Surrounding Carson’s semicolons are four black-line astrology symbols—three on one arm, and one on the other. “I got this and this a while ago when it was just me and Alexis, and then I got these two recently. So mine is on the left and my kids are on the right. It’s Libra, Leo, and Taurus. And for a little while before I had Zoey, it worked because me and Devonte are both Leos, so I was like that’s fine, double meaning. But then once I had Zoey I was trying to figure out how I was gonna incorporate.”

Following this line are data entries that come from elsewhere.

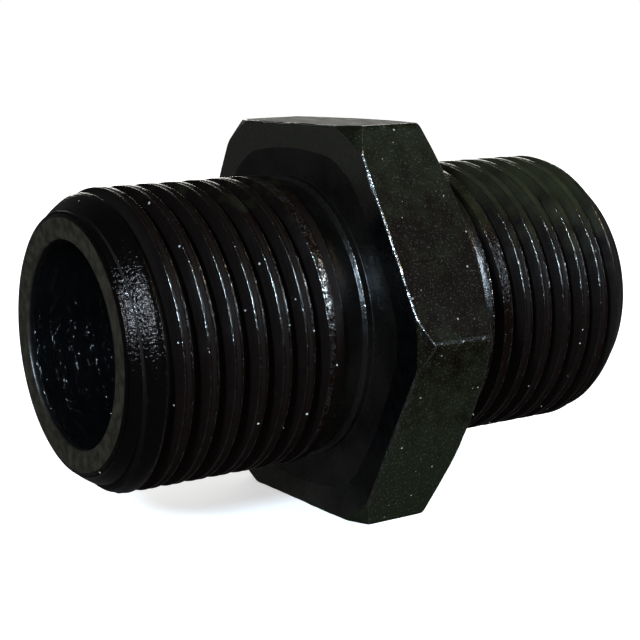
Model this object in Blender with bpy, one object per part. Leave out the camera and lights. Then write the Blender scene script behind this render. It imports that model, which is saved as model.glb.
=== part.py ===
"""Hex nipple: a hexagon with a parallel pipe thread on each side and a bore from end to end.

It is one solid, turned and threaded from hexagonal steel bar. The thread axis is X, and the
hexagon lies flat on its bottom face, with +Z up. The origin is on the axis, halfway along.
"""

import math

import bmesh
import bpy

MM = 0.001

# Hexagon
HEX_WIDTH = 7.0 * MM  # along the axis
ACROSS_FLATS = 28.0 * MM
NEAR_CHAMFER_RADIUS = 15.19 * MM  # where the near face's corner chamfer begins
NEAR_CHAMFER_SLOPE = 0.879  # axial length per radial length
FAR_CHAMFER_RADIUS = 12.86 * MM
FAR_CHAMFER_SLOPE = 0.457

# Threaded ends, each measured outward from its face of the hexagon
NEAR_LENGTH = 17.8 * MM
FAR_LENGTH = 17.2 * MM
END_FACE_RADIUS = 8.75 * MM
END_CHAMFER_SLOPE = 0.786  # radial length per axial length
BORE_RADIUS = 7.1 * MM
BORE_EDGE = 0.25 * MM  # edge break where the bore meets an end face

# G 1/2 thread, right-handed, with its crests cut flat
PITCH = 1.814 * MM
CREST_RADIUS = 10.4 * MM
THREAD_DEPTH = 0.98 * MM
ROOT_FLAT = 0.067 * PITCH
HALF_ANGLE = math.radians(27.5)
NEAR_PHASE = 0.675  # where a crest crosses the +Y side: pitches past the hexagon's near face
FAR_PHASE = 0.93
RUNOUT_START = 3.96 * MM  # from here towards the hexagon the groove grows shallower
RUNOUT_END = 3.11 * MM  # and here it has gone

# Relief neck between the thread and the hexagon, and the small shoulder at its foot
NECK_LENGTH = 2.44 * MM
NECK_RADIUS = 9.93 * MM
SHOULDER_LENGTH = 0.5 * MM
SHOULDER_RADIUS = 10.2 * MM
STEP = 0.15 * MM  # axial length of the slope at each end of the neck

COLUMNS = 36  # around the axis; a multiple of six puts a column on each hexagon corner
SNAP = 0.03 * MM  # a thread point this close to the end face moves onto it
WELD = 0.002 * MM
SPARE_GROOVES = 6  # computed past the thread's ends, where they shrink to nothing

NEAR, FAR = -1, 1
LENGTHS = {NEAR: NEAR_LENGTH, FAR: FAR_LENGTH}
PHASES = {NEAR: NEAR_PHASE, FAR: FAR_PHASE}
HEX_CENTRE = (NEAR_LENGTH - FAR_LENGTH) / 2
FACES = {side: HEX_CENTRE + side * HEX_WIDTH / 2 for side in (NEAR, FAR)}

STEEL_COLOUR = (0.030, 0.029, 0.027, 1.0)
STEEL_ROUGHNESS = 0.34
STEEL_METALLIC = 0.9


def clear_scene():
    for obj in list(bpy.data.objects):
        bpy.data.objects.remove(obj, do_unlink=True)


def groove_depth(centre):
    """Depth of the thread groove whose centre is this far from the hexagon's face."""
    share = (centre - RUNOUT_END) / (RUNOUT_START - RUNOUT_END)
    return THREAD_DEPTH * min(1.0, max(0.0, share))


def chamfer_radius(side, distance):
    """Radius of the cone at the end of the thread, at this distance from the hexagon's face."""
    return END_FACE_RADIUS + (LENGTHS[side] - distance) * END_CHAMFER_SLOPE


def groove_points(side, turn):
    """Corners of every thread groove along one line of the end, as (x, radius) with x rising."""
    points = []
    pitches = math.ceil(LENGTHS[side] / PITCH) + SPARE_GROOVES
    indices = range(-pitches, SPARE_GROOVES) if side == NEAR else range(pitches)
    for index in indices:
        centre = FACES[NEAR] + (index + 0.5 + PHASES[side] + turn) * PITCH
        distance = max(RUNOUT_END, side * (centre - FACES[side]))
        depth = groove_depth(distance)
        half_root = ROOT_FLAT / 2 * min(1.0, 4 * depth / THREAD_DEPTH)
        half_mouth = half_root + depth * math.tan(HALF_ANGLE)
        for offset, cut in ((-half_mouth, 0), (-half_root, depth), (half_root, depth), (half_mouth, 0)):
            place = distance + side * offset
            if place > LENGTHS[side] - SNAP:
                place = LENGTHS[side]
            radius = min(CREST_RADIUS - cut, chamfer_radius(side, place))
            points.append((FACES[side] + side * place, radius))
    return points


def neck_points(side):
    """Relief neck and shoulder, from the thread to the hexagon's face, as (x, radius)."""
    steps = (
        (NECK_LENGTH, CREST_RADIUS),
        (NECK_LENGTH - STEP, NECK_RADIUS),
        (SHOULDER_LENGTH + STEP, NECK_RADIUS),
        (SHOULDER_LENGTH, SHOULDER_RADIUS),
        (0.0, SHOULDER_RADIUS),
    )
    return [(FACES[side] + side * distance, radius) for distance, radius in steps]


def hexagon_points(angle):
    """Outline of the chamfered hexagon along one line, as (x, radius) with x rising."""
    from_flat = angle % math.radians(60) - math.radians(30)
    prism = ACROSS_FLATS / 2 / math.cos(from_flat)
    near_cut = max(0.0, prism - NEAR_CHAMFER_RADIUS) * NEAR_CHAMFER_SLOPE
    far_cut = max(0.0, prism - FAR_CHAMFER_RADIUS) * FAR_CHAMFER_SLOPE
    return [
        (FACES[NEAR], min(prism, NEAR_CHAMFER_RADIUS)),
        (FACES[NEAR] + near_cut, prism),
        (FACES[FAR] - far_cut, prism),
        (FACES[FAR], min(prism, FAR_CHAMFER_RADIUS)),
    ]


def section(column):
    """Closed outline of the solid on one half plane through the axis, as (x, radius)."""
    turn = column / COLUMNS
    near_end = FACES[NEAR] - NEAR_LENGTH
    far_end = FACES[FAR] + FAR_LENGTH
    points = [(near_end, BORE_RADIUS + BORE_EDGE), (near_end, END_FACE_RADIUS)]
    points += groove_points(NEAR, turn)
    points += neck_points(NEAR)
    points += hexagon_points(2 * math.pi * (column % COLUMNS) / COLUMNS)
    points += reversed(neck_points(FAR))
    points += groove_points(FAR, turn)
    points += [(far_end, END_FACE_RADIUS), (far_end, BORE_RADIUS + BORE_EDGE)]
    points += [(far_end - BORE_EDGE, BORE_RADIUS), (near_end + BORE_EDGE, BORE_RADIUS)]
    return points


def nipple_mesh():
    """Joins the sections round the axis; each groove meets the next one where the turn closes."""
    shape = bmesh.new()
    rings = []
    for column in range(COLUMNS + 1):
        angle = 2 * math.pi * (column % COLUMNS) / COLUMNS
        across, up = math.cos(angle), math.sin(angle)
        rings.append([shape.verts.new((x, r * across, r * up)) for x, r in section(column)])
    for this, following in zip(rings, rings[1:]):
        for index in range(len(this)):
            after = (index + 1) % len(this)
            shape.faces.new((this[index], this[after], following[after], following[index]))
    bmesh.ops.remove_doubles(shape, verts=shape.verts, dist=WELD)
    bmesh.ops.dissolve_degenerate(shape, edges=shape.edges, dist=WELD)
    bmesh.ops.triangulate(shape, faces=shape.faces)
    bmesh.ops.recalc_face_normals(shape, faces=shape.faces)
    mesh = bpy.data.meshes.new("nipple_body")
    shape.to_mesh(mesh)
    shape.free()
    mesh.shade_smooth()
    mesh.set_sharp_from_angle(angle=math.radians(22))
    return mesh


def blackened_steel():
    material = bpy.data.materials.new("blackened_steel")
    material.use_nodes = True
    shader = material.node_tree.nodes["Principled BSDF"]
    shader.inputs["Base Color"].default_value = STEEL_COLOUR
    shader.inputs["Roughness"].default_value = STEEL_ROUGHNESS
    shader.inputs["Metallic"].default_value = STEEL_METALLIC
    return material


def build():
    clear_scene()
    body = bpy.data.objects.new("nipple_body", nipple_mesh())
    body.data.materials.append(blackened_steel())
    bpy.context.scene.collection.objects.link(body)


build()
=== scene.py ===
"""The looks of the hex nipple: one fine mesh for the whole fitting, blackened steel and a studio."""

import math

import bmesh
import bpy
from mathutils import Matrix, Vector, noise


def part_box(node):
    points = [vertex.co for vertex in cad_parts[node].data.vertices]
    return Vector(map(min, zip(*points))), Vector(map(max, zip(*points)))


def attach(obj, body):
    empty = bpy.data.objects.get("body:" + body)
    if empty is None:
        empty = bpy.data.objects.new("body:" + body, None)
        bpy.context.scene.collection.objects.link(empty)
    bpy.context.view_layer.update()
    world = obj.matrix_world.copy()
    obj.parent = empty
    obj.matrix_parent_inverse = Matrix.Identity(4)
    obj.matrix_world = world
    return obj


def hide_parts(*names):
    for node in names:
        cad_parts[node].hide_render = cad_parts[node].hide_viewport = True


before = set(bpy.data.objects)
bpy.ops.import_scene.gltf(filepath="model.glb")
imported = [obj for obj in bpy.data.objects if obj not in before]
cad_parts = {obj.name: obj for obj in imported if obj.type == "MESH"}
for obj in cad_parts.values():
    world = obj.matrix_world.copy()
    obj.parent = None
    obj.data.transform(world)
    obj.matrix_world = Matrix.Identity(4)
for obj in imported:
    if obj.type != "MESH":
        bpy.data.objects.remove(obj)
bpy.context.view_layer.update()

MM = 0.001
NODE = "nipple_body"
BOX_LOW, BOX_HIGH = (Vector(corner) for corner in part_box(NODE))

# The hexagon and the threaded ends, as the part's design has them
HEX_WIDTH = 7.0 * MM
APOTHEM = BOX_HIGH.z
NEAR_CHAMFER_RADIUS = 15.19 * MM
NEAR_CHAMFER_SLOPE = 0.879
FAR_CHAMFER_RADIUS = 12.86 * MM
FAR_CHAMFER_SLOPE = 0.457
END_FACE_RADIUS = 8.75 * MM
END_CHAMFER_SLOPE = 0.786
BORE_RADIUS = 7.1 * MM
PITCH = 1.814 * MM
CREST_RADIUS = 10.4 * MM
THREAD_DEPTH = 0.98 * MM
ROOT_FLAT = 0.067 * PITCH
HALF_ANGLE = math.radians(27.5)
RUNOUT_START = 3.96 * MM
RUNOUT_END = 3.11 * MM
NECK_LENGTH = 2.44 * MM
NECK_RADIUS = 9.93 * MM
NECK_LEAN = 0.18 * MM  # of the neck's wall at the thread, along the axis
SHOULDER_LENGTH = 0.5 * MM
SHOULDER_RADIUS = 10.2 * MM
SHOULDER_LEAN = 0.22 * MM  # of the neck's wall at the shoulder, along the axis

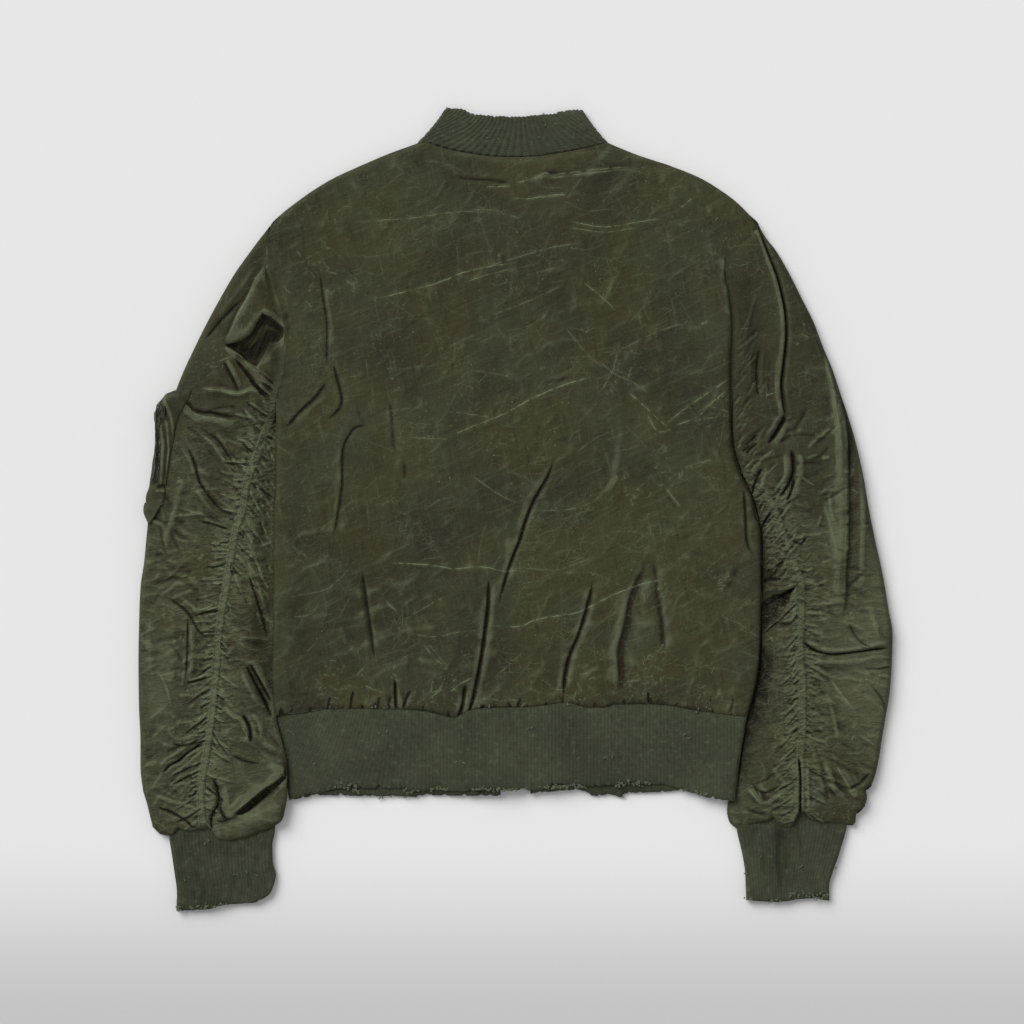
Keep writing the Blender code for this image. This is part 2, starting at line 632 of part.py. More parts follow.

Carson has so many tattoos, and so much to share about them, that we need a second post. Stay tuned for part two of my cousin’s tattoo stories soon. Also, in a tattoo story series first, there are two digital photos in today’s set. To date, I have shot all other tattoo sets entirely on film, but when I photographed Carson, I misjudged how many frames I would need and ran out. I happened to have my digital camera with me, which is incredibly rare. I never take it along as a backup, and usually only pick it up a couple times a year. Can you guess which shots are digital?
Thank you for reading, you’re beautiful.